═════ Supplied material

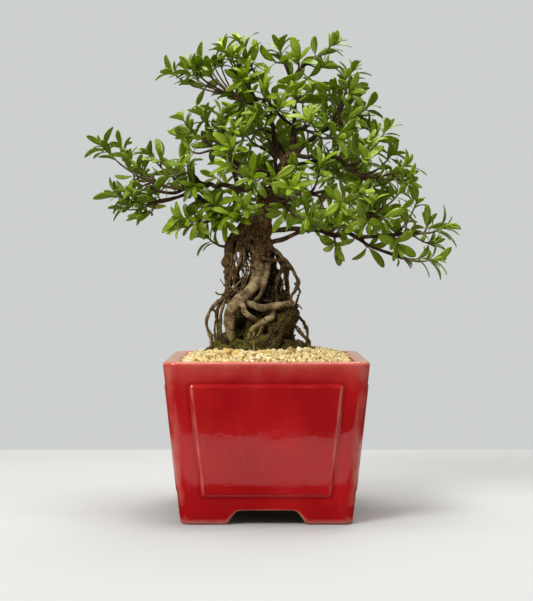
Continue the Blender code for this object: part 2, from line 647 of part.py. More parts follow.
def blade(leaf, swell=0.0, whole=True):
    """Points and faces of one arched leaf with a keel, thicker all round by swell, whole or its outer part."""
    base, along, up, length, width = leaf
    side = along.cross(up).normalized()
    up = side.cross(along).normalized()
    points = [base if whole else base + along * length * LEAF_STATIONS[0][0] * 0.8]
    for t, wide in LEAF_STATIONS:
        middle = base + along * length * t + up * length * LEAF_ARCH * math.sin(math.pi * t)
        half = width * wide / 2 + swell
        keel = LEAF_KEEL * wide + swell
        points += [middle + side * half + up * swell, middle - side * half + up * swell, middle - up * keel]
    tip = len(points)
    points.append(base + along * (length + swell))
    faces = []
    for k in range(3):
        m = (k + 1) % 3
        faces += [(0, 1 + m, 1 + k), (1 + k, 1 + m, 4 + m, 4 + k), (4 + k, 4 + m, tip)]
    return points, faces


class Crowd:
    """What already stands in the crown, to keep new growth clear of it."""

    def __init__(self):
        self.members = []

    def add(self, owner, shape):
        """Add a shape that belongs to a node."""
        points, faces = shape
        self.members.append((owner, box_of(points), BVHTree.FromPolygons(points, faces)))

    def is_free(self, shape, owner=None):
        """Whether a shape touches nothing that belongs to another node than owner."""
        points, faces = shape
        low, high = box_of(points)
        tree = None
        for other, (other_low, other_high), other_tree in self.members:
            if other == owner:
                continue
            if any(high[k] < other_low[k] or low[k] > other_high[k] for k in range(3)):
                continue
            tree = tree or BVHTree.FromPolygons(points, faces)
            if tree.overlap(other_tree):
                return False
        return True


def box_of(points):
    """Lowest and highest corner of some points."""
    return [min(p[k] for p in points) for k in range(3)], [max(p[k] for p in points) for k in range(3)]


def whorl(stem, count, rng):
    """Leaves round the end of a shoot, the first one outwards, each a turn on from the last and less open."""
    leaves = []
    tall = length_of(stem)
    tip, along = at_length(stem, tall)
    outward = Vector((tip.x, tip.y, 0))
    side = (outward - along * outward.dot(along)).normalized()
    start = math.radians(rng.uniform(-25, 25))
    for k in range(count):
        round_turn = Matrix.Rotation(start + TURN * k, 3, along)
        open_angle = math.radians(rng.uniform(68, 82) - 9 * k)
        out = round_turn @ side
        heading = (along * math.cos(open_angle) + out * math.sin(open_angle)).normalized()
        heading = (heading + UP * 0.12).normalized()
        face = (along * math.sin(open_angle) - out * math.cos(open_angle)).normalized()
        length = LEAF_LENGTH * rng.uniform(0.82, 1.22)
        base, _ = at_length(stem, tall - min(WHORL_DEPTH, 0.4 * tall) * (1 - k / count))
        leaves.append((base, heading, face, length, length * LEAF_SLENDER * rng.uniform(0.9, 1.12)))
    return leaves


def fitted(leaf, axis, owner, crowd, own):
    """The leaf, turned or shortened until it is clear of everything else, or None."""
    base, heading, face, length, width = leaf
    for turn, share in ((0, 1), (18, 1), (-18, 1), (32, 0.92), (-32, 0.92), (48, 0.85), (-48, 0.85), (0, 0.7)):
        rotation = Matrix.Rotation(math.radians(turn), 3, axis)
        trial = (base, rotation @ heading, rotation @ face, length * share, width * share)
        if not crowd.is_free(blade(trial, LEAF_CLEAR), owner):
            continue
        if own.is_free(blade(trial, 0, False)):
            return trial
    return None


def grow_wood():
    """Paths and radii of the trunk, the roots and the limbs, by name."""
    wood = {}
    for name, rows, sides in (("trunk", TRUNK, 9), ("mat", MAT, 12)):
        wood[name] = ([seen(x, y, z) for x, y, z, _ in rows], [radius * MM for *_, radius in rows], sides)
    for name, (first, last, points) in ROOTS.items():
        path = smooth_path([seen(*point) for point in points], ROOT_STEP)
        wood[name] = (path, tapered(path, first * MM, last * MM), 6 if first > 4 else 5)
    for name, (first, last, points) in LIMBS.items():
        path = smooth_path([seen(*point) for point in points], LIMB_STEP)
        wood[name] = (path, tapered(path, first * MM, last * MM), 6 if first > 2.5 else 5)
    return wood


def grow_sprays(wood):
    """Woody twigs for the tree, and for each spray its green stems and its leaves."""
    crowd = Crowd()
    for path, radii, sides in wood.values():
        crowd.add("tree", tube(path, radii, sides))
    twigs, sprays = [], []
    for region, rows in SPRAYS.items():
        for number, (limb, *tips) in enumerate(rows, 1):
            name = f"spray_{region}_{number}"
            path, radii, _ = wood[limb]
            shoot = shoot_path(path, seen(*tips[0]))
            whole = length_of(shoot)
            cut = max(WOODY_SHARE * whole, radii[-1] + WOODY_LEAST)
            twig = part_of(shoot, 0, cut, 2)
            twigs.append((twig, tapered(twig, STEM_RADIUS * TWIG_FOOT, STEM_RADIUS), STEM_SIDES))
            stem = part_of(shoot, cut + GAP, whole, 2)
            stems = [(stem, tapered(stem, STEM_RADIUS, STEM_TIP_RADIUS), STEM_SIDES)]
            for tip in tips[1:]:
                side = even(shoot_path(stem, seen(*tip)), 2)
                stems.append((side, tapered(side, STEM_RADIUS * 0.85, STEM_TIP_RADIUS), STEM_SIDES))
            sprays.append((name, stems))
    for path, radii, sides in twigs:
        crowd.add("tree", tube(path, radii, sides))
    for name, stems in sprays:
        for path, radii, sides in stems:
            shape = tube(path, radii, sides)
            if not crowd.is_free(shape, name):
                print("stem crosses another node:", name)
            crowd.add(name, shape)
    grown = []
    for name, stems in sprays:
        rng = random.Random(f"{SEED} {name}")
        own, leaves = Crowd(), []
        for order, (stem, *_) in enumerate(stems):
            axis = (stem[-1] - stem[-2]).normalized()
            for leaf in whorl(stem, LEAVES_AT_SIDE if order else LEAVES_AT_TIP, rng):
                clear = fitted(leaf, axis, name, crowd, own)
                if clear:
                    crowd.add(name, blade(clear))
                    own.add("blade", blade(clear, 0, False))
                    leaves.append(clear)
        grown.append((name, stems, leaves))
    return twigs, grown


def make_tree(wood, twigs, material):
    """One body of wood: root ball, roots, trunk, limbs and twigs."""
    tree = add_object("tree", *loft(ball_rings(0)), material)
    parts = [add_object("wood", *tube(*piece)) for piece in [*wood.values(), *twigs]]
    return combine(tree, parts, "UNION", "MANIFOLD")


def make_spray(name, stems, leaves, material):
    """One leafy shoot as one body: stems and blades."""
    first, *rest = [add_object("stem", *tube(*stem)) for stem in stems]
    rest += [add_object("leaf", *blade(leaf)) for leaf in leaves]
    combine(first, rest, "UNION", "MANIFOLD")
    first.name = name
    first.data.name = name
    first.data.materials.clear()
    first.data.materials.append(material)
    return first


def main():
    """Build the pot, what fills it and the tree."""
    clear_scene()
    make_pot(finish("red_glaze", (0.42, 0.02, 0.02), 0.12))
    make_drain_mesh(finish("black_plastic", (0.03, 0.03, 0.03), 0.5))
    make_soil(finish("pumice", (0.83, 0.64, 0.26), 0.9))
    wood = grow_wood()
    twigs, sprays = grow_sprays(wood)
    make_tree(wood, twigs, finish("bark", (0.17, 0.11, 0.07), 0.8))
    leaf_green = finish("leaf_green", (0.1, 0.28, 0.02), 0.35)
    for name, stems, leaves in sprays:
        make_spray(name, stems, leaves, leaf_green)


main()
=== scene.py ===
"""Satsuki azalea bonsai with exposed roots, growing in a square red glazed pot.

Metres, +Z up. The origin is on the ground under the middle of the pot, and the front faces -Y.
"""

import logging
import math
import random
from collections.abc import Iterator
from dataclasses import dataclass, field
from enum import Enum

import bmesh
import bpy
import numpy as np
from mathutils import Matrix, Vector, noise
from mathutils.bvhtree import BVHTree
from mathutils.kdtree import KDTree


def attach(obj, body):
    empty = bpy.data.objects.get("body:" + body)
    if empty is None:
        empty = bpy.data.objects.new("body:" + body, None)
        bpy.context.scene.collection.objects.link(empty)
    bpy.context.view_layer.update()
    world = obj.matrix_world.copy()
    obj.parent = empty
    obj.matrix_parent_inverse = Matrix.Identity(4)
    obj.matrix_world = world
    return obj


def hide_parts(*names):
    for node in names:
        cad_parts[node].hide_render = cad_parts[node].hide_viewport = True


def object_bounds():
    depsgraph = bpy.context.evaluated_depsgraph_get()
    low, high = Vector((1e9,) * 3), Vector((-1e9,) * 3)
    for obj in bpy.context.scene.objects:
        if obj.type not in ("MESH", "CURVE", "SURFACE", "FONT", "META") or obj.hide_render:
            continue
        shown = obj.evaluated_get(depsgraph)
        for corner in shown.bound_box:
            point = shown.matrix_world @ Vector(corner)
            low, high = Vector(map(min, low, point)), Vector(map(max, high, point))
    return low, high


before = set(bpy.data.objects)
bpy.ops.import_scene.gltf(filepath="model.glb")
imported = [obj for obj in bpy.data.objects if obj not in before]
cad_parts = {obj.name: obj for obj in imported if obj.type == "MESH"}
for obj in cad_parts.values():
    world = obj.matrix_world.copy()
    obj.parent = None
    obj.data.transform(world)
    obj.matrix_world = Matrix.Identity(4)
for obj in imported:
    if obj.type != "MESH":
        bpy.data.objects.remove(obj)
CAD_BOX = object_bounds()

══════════

### Request:
Copy exactly, word for word, the line with "cad_parts[node].hide_render = cad_parts[node].hide_viewport" through the final line of the listing.

### Answer for this exercise:
        cad_parts[node].hide_render = cad_parts[node].hide_viewport = True


def object_bounds():
    depsgraph = bpy.context.evaluated_depsgraph_get()
    low, high = Vector((1e9,) * 3), Vector((-1e9,) * 3)
    for obj in bpy.context.scene.objects:
        if obj.type not in ("MESH", "CURVE", "SURFACE", "FONT", "META") or obj.hide_render:
            continue
        shown = obj.evaluated_get(depsgraph)
        for corner in shown.bound_box:
            point = shown.matrix_world @ Vector(corner)
            low, high = Vector(map(min, low, point)), Vector(map(max, high, point))
    return low, high


before = set(bpy.data.objects)
bpy.ops.import_scene.gltf(filepath="model.glb")
imported = [obj for obj in bpy.data.objects if obj not in before]
cad_parts = {obj.name: obj for obj in imported if obj.type == "MESH"}
for obj in cad_parts.values():
    world = obj.matrix_world.copy()
    obj.parent = None
    obj.data.transform(world)
    obj.matrix_world = Matrix.Identity(4)
for obj in imported:
    if obj.type != "MESH":
        bpy.data.objects.remove(obj)
CAD_BOX = object_bounds()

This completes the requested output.